I know the counterarguments, of course. We’ve all heard them. The critics who argue that life itself is impermanent, that convenience is as important as tradition, and that cheap means affordable to people who can’t afford better. Even Chuck Palahniuk got a dig in with his lamentation about the insane power of material things in Fight Club (“You buy furniture. You tell yourself, this is the last sofa I will ever need in my life. Buy the sofa, then for a couple years you’re satisfied that no matter what goes wrong, at least you’ve got your sofa issue handled. Then the right set of dishes. Then the perfect bed. The drapes. The rug. Then you’re trapped in your lovely nest, and the things you used to own, now they own you”).

And for the most part, I don’t disagree. I’m not about to go off on some privileged rant like the mom in Midnight in Paris, who snidely remarks “Cheap is cheap” when the hero doesn’t feel like buying a $26,000 chair. But don’t tell me things can’t be made to last. They can. We know, empirically, that they can. But nobody wants to make them, because the world is fashioned so that fashion and fads are where the money is, and the hive mind follows along without ever wondering what the world would be like if we just built houses that were designed to last 500 years, so that eventually everyone would have a house; or made cars that didn’t explode at the slightest impact, so that everyone could have a car without making monthly car payments for their entire lives; or made shoes that lasted long enough so that everyone in the world could raise their hands and say they had a good pair and could now focus on discovering the cure for cancer or the Universal Theory of Everything.
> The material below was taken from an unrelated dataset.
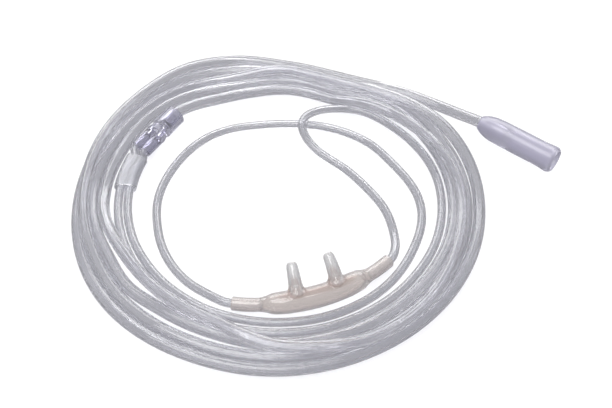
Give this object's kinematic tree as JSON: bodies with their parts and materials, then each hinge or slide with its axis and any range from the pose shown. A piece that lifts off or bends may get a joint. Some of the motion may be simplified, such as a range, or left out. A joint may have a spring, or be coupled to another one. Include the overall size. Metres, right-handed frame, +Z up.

When we build things that last, we buy ourselves time. Yes, it costs more upfront, but it is like investing in the infrastructure of the country. You have to pay to build the bridges now, so that people can get where they need to be in the future. Otherwise you’re stuck throwing up pontoon bridges and calling it a national emergency when it was just poor planning all along.

This is my homespun buy now-pay now-live now philosophy of life. For those of you who disagree or consider my attitude elitist in any way, please feel free to keep on drinking cava out of plastic cups.